Anxious wait over for Bay’s NCEA students

By Astrid Austin, AustinMedia

Wednesday, January 15, 2020 7:10 AM

News

While the anxious wait for NCEA results may be over for students, it will be a few days yet before schools know exactly how well they have done academically.

For many schools, yesterday’s release of NCEA results to students signals the start of hours of manually pulling data from individual students together, while other schools opt to wait for their report by NZQA.

Yesterday, about 140,000 secondary students from around the country were granted access to their 2019 examination results, flocking to the NZQA website.

In 2019, 5350 students from 25 different schools in the Hawke’s Bay region were entered for NCEA external assessments.  Of this total, 710 students were entered for digital examinations.

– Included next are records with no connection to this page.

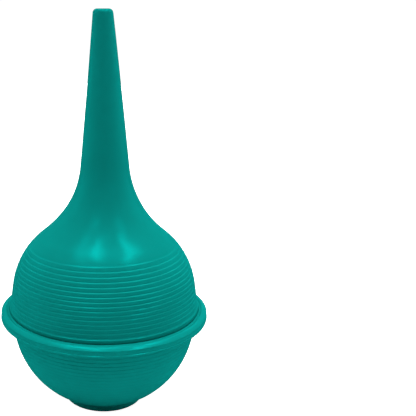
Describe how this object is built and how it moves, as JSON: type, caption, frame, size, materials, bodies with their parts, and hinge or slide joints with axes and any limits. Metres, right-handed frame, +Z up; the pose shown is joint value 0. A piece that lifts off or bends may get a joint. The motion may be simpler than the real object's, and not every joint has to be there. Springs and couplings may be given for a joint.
{
  "type": "squeeze bulb",
  "caption": "Soft squeeze bulb with a long tapered nozzle, a flared neck, a ribbed dome, a flange round the middle, a ribbed bowl and a flat foot.",
  "frame": {"origin": "centre of the foot's underside, where the bulb stands", "axes": "+Z up the bulb's axis of revolution to the nozzle tip; X and Y are free, because the bulb is round"},
  "size_m": [0.0678, 0.0678, 0.1272],
  "materials": {
    "teal_soft_pvc": "satin"
  },
  "bodies": {
    "cup": {"cup_rim": "teal_soft_pvc", "cup_wall": "teal_soft_pvc"},
    "foot": {"cup_foot": "teal_soft_pvc"},
    "nozzle_half": {"nozzle_half": "teal_soft_pvc"}
  },
  "joints": [
    {"name": "thumb_press", "type": "slide", "parent": "cup", "child": "foot", "axis": [0, 0, 1], "range_m": [0, 0.012], "stiffness_N_per_m": 1200, "springref_m": -0.0006, "deforming": ["cup_wall"]},
    {"name": "halves_part", "type": "slide", "parent": "cup", "child": "nozzle_half", "axis": [0, 0, 1], "range_m": [0, 0.02]}
  ]
}
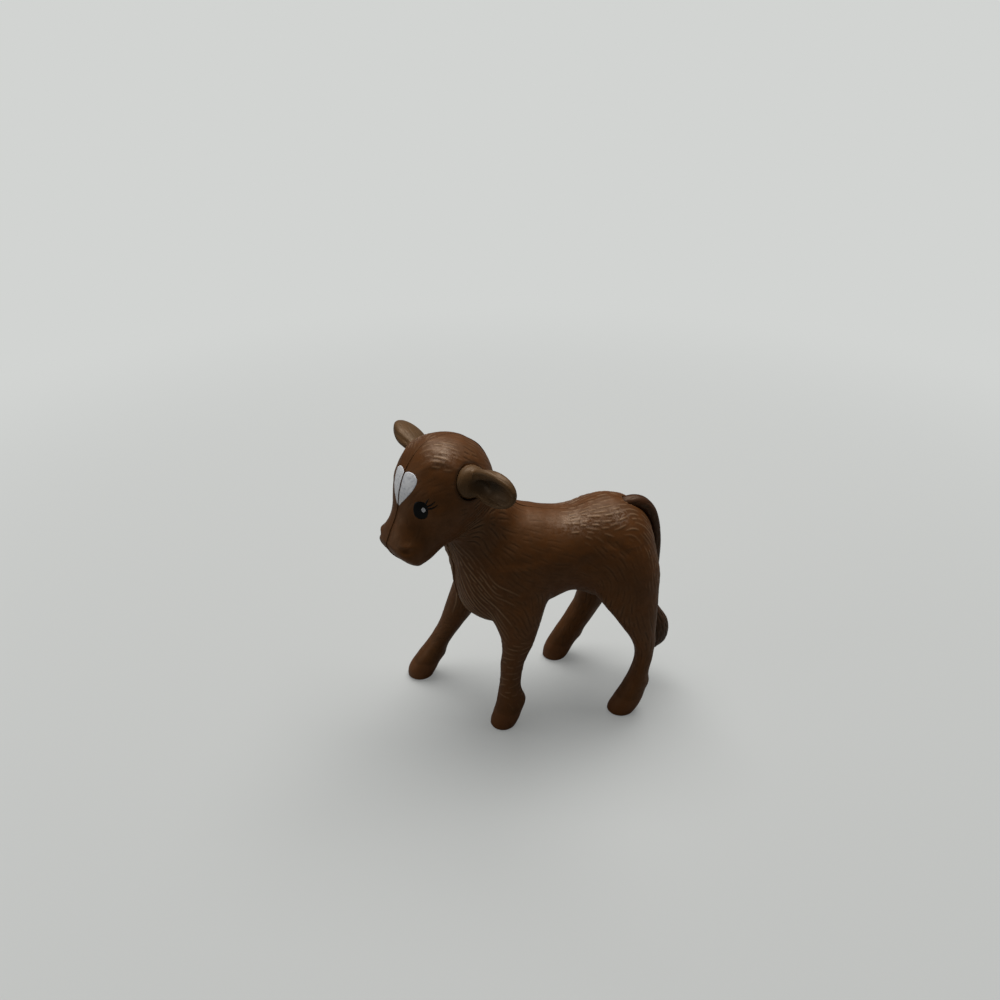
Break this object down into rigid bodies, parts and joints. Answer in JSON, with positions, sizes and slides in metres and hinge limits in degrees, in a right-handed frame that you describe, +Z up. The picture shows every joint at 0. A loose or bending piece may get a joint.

Deputy Chief Executive Assessment, Kristine Kilkelly, said the results day was successful, with no issues reported. By 4.30pm yesterday, 62,000 students had logged in.

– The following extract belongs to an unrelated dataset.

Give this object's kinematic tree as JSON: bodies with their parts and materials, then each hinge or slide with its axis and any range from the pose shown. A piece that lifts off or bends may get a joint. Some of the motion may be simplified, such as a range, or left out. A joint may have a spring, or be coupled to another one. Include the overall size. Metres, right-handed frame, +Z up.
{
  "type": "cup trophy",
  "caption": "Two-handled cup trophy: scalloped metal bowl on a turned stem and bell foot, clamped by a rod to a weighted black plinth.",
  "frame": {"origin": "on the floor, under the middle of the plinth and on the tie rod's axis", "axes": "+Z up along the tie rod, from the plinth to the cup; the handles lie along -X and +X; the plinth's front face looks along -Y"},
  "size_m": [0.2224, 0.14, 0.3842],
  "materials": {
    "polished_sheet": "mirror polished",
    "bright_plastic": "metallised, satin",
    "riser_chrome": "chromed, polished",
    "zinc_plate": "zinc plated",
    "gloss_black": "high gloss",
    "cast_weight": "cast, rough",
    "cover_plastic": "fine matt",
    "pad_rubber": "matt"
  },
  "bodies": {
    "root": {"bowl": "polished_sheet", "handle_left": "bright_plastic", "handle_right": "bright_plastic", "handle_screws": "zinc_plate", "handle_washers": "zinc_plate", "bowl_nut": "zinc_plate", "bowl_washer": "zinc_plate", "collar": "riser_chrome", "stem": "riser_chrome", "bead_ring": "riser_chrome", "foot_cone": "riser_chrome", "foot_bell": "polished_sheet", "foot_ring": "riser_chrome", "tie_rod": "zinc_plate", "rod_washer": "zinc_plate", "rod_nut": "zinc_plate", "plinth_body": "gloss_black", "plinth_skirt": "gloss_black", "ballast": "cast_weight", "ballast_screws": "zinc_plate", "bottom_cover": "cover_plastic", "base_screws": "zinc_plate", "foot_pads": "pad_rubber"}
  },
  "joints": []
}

“Releasing NCEA results is carefully managed so students can quickly and easily access their results. NZQA’s website and IT systems have performed well to provide students with access to their personal records,” Kilkelly said.

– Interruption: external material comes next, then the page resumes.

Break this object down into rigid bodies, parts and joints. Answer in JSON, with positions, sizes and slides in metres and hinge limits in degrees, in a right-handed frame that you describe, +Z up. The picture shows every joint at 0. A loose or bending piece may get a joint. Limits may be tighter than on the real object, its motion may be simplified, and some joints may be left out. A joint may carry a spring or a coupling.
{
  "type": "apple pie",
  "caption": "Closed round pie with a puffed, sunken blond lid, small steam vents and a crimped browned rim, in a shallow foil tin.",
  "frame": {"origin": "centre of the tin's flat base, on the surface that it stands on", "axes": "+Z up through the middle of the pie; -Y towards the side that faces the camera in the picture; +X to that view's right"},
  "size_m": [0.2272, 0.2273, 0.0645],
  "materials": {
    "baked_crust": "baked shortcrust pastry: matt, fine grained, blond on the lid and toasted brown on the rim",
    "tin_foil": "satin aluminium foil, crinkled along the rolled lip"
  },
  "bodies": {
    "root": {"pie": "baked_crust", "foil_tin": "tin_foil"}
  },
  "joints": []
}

After receiving their marked papers, students have until February 19 to apply for a review or reconsideration.

Havelock North High School principal Greg Fenton said it was “certainly a nervous time for us, like them [students] as we await the outcome of the exam results”.

He said he expected to have a “perspective on how students have done, and how they compare to other schools and other decile ratings” in the next couple of days.

However, having calculated her school’s performance, Sacred Heart College principal, Maria Neville-Foster said they were the best they have been in the last five years, to her “absolute delight”.

Of the students who sat exams at the school, Neville-Foster calculated a 100 per cent pass rate at level one, 98 per cent pass rate at level two, and 89 per cent pass rate at level three.

However, the provisional results will be slightly different to NZQA’s “roll based” data which includes all students enrolled at the school, and typically comes out “three or four days” later.

A final calculation is completed by early-to-mid February.

She says the results reflect the hard work her students put into their studies throughout the year but also their teachers.

“I am really pleased for them they have done it and their parents I am sure are proud of them,” she said.

Lindisfarne College assistant rector, senior school, Ross Barry said the initial look is “really positive”.

Barry was able to access the results on Monday night but is waiting for it to be processed, and to analyse the data fully. While he acknowledged some students may be a “bit sad, most will be pleased”.

William Colenso College principal and Hawke's Bay Secondary Principals' Association chairman Daniel Murfitt is currently out of town for work but said his school was working through the data available and speaking with students to ensure it is correct – particularly for those whose university admission is dependent on their results.

“There are so many students with individualised programmes and individual pathways that this is an important time to celebrate their individual success as opposed to the schools in general.”